◆ WHAT YOU HAVE TO DO ◆
Begin with the line that contains "addCabinet();", end with the line that contains "obj.matrix_parent_inverse = Matrix.Identity(4)", and extract exactly that stretch of lines.

◆ DATA SEGMENT ◆

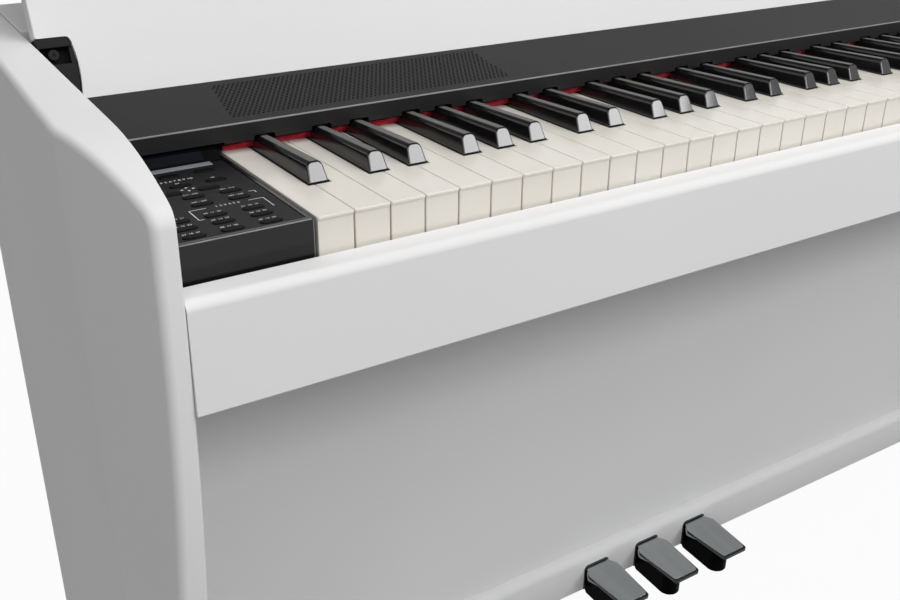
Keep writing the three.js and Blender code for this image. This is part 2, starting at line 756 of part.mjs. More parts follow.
// Black keel with a half-round nose in plan, and a hub on the axle at its rear end
function pedalLever(x) {
  const half = keelWidth / 2;
  const top = plateTop - plateThickness - seatGap;
  const side = new THREE.Shape();
  side.moveTo(keelFront, top);
  side.lineTo(keelFront, keelNoseBottom);
  side.lineTo(keelFront + half, keelNoseBottom);
  side.lineTo(pedalRailFront, keelRearBottom);
  side.lineTo(axleY - 6, axleHeight - 9);
  side.absarc(axleY, axleHeight, 9, -Math.PI / 2, Math.PI / 2, false);
  side.lineTo(plateRear, top);
  side.closePath();
  const plan = new THREE.Shape();
  plan.moveTo(x + half, axleY + 20);
  plan.lineTo(x - half, axleY + 20);
  plan.lineTo(x - half, keelFront + half);
  plan.absarc(x, keelFront + half, half, Math.PI, Math.PI * 2, false);
  plan.closePath();
  const body = common(sweptX(side, x - half, x + half, 6), sweptZ(plan, 0, pedalRailTop, 10));
  return cut(body, rodX(axleRadius + 0.45, x - half - 1, x + half + 1, axleY, axleHeight));
}

// Chrome plate: narrow in the collar, with a round shoulder ahead of it where the sides are turned down
function pedalPlate(x) {
  const neck = plateNeckWidth / 2;
  const wide = plateWidth / 2;
  const shoulder = shoulderWidth / 2;
  const collarFront = pedalRailFront - collarProud;
  const flareY = shoulderY - 14;
  const corner = 4;
  const plan = new THREE.Shape();
  plan.moveTo(x - neck, plateRear);
  plan.lineTo(x - neck, collarFront - 2);
  plan.bezierCurveTo(x - shoulder + 3, collarFront - 4, x - shoulder, shoulderY + 8, x - shoulder, shoulderY);
  plan.bezierCurveTo(x - shoulder, shoulderY - 8, x - wide, flareY, x - wide, flareY - 8);
  plan.lineTo(x - wide, plateFront + corner);
  plan.absarc(x - wide + corner, plateFront + corner, corner, Math.PI, Math.PI * 1.5, false);
  plan.absarc(x + wide - corner, plateFront + corner, corner, Math.PI * 1.5, Math.PI * 2, false);
  plan.lineTo(x + wide, flareY - 8);
  plan.bezierCurveTo(x + wide, flareY, x + shoulder, shoulderY - 8, x + shoulder, shoulderY);
  plan.bezierCurveTo(x + shoulder, shoulderY + 8, x + shoulder - 3, collarFront - 4, x + neck, collarFront - 2);
  plan.lineTo(x + neck, plateRear);
  plan.closePath();
  const under = plateTop - plateThickness;
  const sheet = shapeOf([
    [plateFront, under - 1], [plateFront + 6, under], [plateRear, under],
    [plateRear, plateTop], [plateFront + 3, plateTop], [plateFront, plateTop - 1.6],
  ]);
  const flange = shapeOf([
    [flareY + 2, under + 1], [shoulderY - 4, under - shoulderDrop + 1], [shoulderY + 6, under - shoulderDrop],
    [collarFront - 3, under - shoulderDrop + 3], [collarFront - 3, under + 1],
  ]);
  const inner = keelWidth / 2 + 2.5;
  const whole = joined(
    sweptX(sheet, x - shoulder - 1, x + shoulder + 1),
    sweptX(flange, x - shoulder - 1, x - inner),
    sweptX(flange, x + inner, x + shoulder + 1));
  return common(sweptZ(plan, 0, pedalRailTop, 5), whole);
}

// ---------------------------------------------------------------- assembly

function addCabinet() {
  place('side_panel_left', sidePanel().translate(-sideInner, 0, 0), whiteSatin);
  place('side_panel_right', mirrorX(sidePanel().translate(-sideInner, 0, 0)), whiteSatin);
  place('front_rail', frontRail(), whiteSatin);
  place('key_bed', block(-boardEnd, boardEnd, railInner + seatGap, bedRear, railBottom, bedTop), whiteSatin);
  place('rear_top_panel', rearTopPanel(), whiteSatin);
  place('rear_panel', rearPanel(), whiteSatin);
  place('jack_panel', jackPanel(), satinBlack);
  place('knee_panel', block(-boardEnd, boardEnd, kneeFront, kneeFront + boardThickness,
    pedalRailTop + seatGap, railBottom - seatGap), whiteSatin);
  place('pedal_rail', pedalRail(), whiteSatin);
}

// Mirror image about the middle plane, with its faces turned the right way again
function mirrorX(geometry) {
  const mirrored = geometry.index ? geometry.toNonIndexed() : geometry.clone();
  mirrored.scale(-1, 1, 1);
  const position = mirrored.attributes.position;
  for (let index = 0; index < position.count; index += 3) {
    const swap = new THREE.Vector3().fromBufferAttribute(position, index);
    position.setXYZ(index, position.getX(index + 1), position.getY(index + 1), position.getZ(index + 1));
    position.setXYZ(index + 1, swap.x, swap.y, swap.z);
  }
  return mirrored;
}

function addLid() {
  place('lid', lid(), whiteSatin);
  place('lid_hinge_arm_left', lidArm(1), rubberBlack);
  place('lid_hinge_arm_right', lidArm(-1), rubberBlack);
}

function addFascia() {
  place('fascia', fascia(), satinBlack);
  place('speaker_grille_left', speakerGrille(-1), satinBlack);
  place('speaker_grille_right', speakerGrille(1), satinBlack);
  place('felt_strip', feltStrip(), redFelt);
}

function addControls() {
  place('control_block', controlBlock(), glossBlack);
  place('cheek_block_right', endBlock(1), glossBlack);
  place('display_window', displayWindow(), darkGlass);
  place('cursor_buttons', buttonMat(cursorButtons), rubberBlack);
  place('sound_buttons', buttonMat(soundButtons), rubberBlack);
}

// The lowest keys are separate pieces. Each higher octave is two combs, and the top C joins the last one.
const singleWhites = 9;

function addKeys() {
  place('key_chassis', keyChassis(), steel);
  for (let white = 0; white < singleWhites; white += 1) {
    const octave = white < 2 ? 0 : 1;
    place(`key_${letterOf(white)}${octave}`, whiteKey(white), ivory);
    if (hasSharp(white)) place(`key_${letterOf(white)}s${octave}`, blackKey(white), glossBlack);
  }
  for (let first = singleWhites; first + 6 < whiteCount; first += 7) {
    const octave = 2 + (first - singleWhites) / 7;
    const last = first + 6 === whiteCount - 2 ? first + 7 : first + 6;
    place(`octave_${octave}_white_keys`, whiteComb(first, last), ivory);
    place(`octave_${octave}_black_keys`, blackComb(first, last), glossBlack);
  }
}

function addInside() {
  place('speaker_left', speaker(-1), rubberBlack);
  place('speaker_right', speaker(1), rubberBlack);
  place('main_board', mainBoard(), board);
}

function addPedals() {
  place('pedal_frame', pedalFrame(), rubberBlack);
  place('pedal_axle', pedalAxle(), steel);
  for (const [side, x] of Object.entries(pedalSpots)) {
    place(`pedal_lever_${side}`, pedalLever(x), glossBlack);
    place(`pedal_plate_${side}`, pedalPlate(x), chrome);
  }
}

addCabinet();
addLid();
addFascia();
addControls();
addKeys();
addInside();
addPedals();
piano.position.y = -(cabinetFront + cabinetRear) / 2;

export default piano;
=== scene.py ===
"""Console digital piano: white cabinet, 88-key keyboard, control block, folding lid and three pedals.

The forms are drawn in millimetres: X from the middle of the keyboard, Y from the front edge of the white
keys' tops, Z from the floor. Form.piece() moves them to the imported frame, in metres.
"""

import json
import logging
import math
from collections.abc import Callable, Iterable, Sequence
from dataclasses import dataclass, replace
from enum import Enum

import bmesh
import bpy
from mathutils import Matrix, Vector


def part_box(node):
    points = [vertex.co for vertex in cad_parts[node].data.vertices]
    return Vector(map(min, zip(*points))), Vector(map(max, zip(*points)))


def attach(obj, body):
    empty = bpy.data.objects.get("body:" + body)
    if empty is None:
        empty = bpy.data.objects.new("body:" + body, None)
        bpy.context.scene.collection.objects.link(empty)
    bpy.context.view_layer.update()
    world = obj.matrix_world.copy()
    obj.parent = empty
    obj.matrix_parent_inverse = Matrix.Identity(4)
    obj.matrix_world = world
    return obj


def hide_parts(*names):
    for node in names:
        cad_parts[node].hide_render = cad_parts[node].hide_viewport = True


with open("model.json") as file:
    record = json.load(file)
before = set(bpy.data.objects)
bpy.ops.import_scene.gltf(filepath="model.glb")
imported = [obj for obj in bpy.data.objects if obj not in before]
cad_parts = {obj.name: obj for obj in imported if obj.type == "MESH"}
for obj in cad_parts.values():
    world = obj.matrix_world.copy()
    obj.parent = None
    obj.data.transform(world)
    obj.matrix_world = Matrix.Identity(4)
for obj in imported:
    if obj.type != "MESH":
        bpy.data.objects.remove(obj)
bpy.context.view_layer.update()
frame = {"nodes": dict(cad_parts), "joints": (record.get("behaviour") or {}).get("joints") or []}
log = logging.getLogger("piano")

MM = 0.001
WHITE_LIP = 1.8
KEY_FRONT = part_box("key_A0")[0].y / MM + WHITE_LIP
KEY_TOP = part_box("key_A0")[1].z / MM
BOARD_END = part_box("front_rail")[1].x / MM

Point = tuple[float, float]
Colour = tuple[float, float, float, float]
Socket = bpy.types.NodeSocket
Edge = bmesh.types.BMEdge
Face = bmesh.types.BMFace
Vert = bmesh.types.BMVert
Test = Callable[[Vector], bool]

SIDES = {-1: "left", 1: "right"}
# Places closer than this are the same, in millimetres.
NEAR = 0.01
# Edges at least this sharp count as square, in degrees.
SQUARE = 60.0
EVEN = (1.0, 1.0, 1.0)
LIT_WHITE: Colour = (1.0, 1.0, 1.0, 1.0)


def bench_box(node: str) -> tuple[Vector, Vector]:
    """Finds a CAD node's box as the forms are drawn, in millimetres.

    Args:
        node: The node's name.

    Returns:
        Its lowest and its highest corner.
    """
    low, high = (Vector(corner) / MM - Vector((0, KEY_FRONT, 0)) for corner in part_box(node))
    return low, high


def placed(name: str, data: bpy.types.ID) -> bpy.types.Object:
    """Puts a new object into the scene.

    Args:
        name: Its name.
        data: The mesh, lamp or other data that it shows.

    Returns:
        The object.
    """
    thing = bpy.data.objects.new(name, data)
    bpy.context.scene.collection.objects.link(thing)
    return thing


class Plane(Enum):
    """The plane that an outline is drawn in."""

    XY = "XY"
    XZ = "XZ"
    YZ = "YZ"

    def at(self, first: float, second: float, level: float) -> Vector:
        """Finds the point at two coordinates in the plane.

        Args:
            first: The plane's first coordinate.
            second: The plane's second coordinate.
            level: How far along its normal.

        Returns:
            The point.
        """
        if self is Plane.XY:
            return Vector((first, second, level))
        if self is Plane.XZ:
            return Vector((first, level, second))
        return Vector((level, first, second))

    def turn(self, angle: float) -> tuple[Vector, float]:
        """Finds the axis that turns the first coordinate towards the second.

        Args:
            angle: The turn, in radians.

        Returns:
            The axis, and the angle about it.
        """
        if self is Plane.XZ:
            return Vector((0, 1, 0)), -angle
        return self.at(0, 0, 1), angle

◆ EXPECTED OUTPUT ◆
addCabinet();
addLid();
addFascia();
addControls();
addKeys();
addInside();
addPedals();
piano.position.y = -(cabinetFront + cabinetRear) / 2;

export default piano;
=== scene.py ===
"""Console digital piano: white cabinet, 88-key keyboard, control block, folding lid and three pedals.

The forms are drawn in millimetres: X from the middle of the keyboard, Y from the front edge of the white
keys' tops, Z from the floor. Form.piece() moves them to the imported frame, in metres.
"""

import json
import logging
import math
from collections.abc import Callable, Iterable, Sequence
from dataclasses import dataclass, replace
from enum import Enum

import bmesh
import bpy
from mathutils import Matrix, Vector


def part_box(node):
    points = [vertex.co for vertex in cad_parts[node].data.vertices]
    return Vector(map(min, zip(*points))), Vector(map(max, zip(*points)))


def attach(obj, body):
    empty = bpy.data.objects.get("body:" + body)
    if empty is None:
        empty = bpy.data.objects.new("body:" + body, None)
        bpy.context.scene.collection.objects.link(empty)
    bpy.context.view_layer.update()
    world = obj.matrix_world.copy()
    obj.parent = empty
    obj.matrix_parent_inverse = Matrix.Identity(4)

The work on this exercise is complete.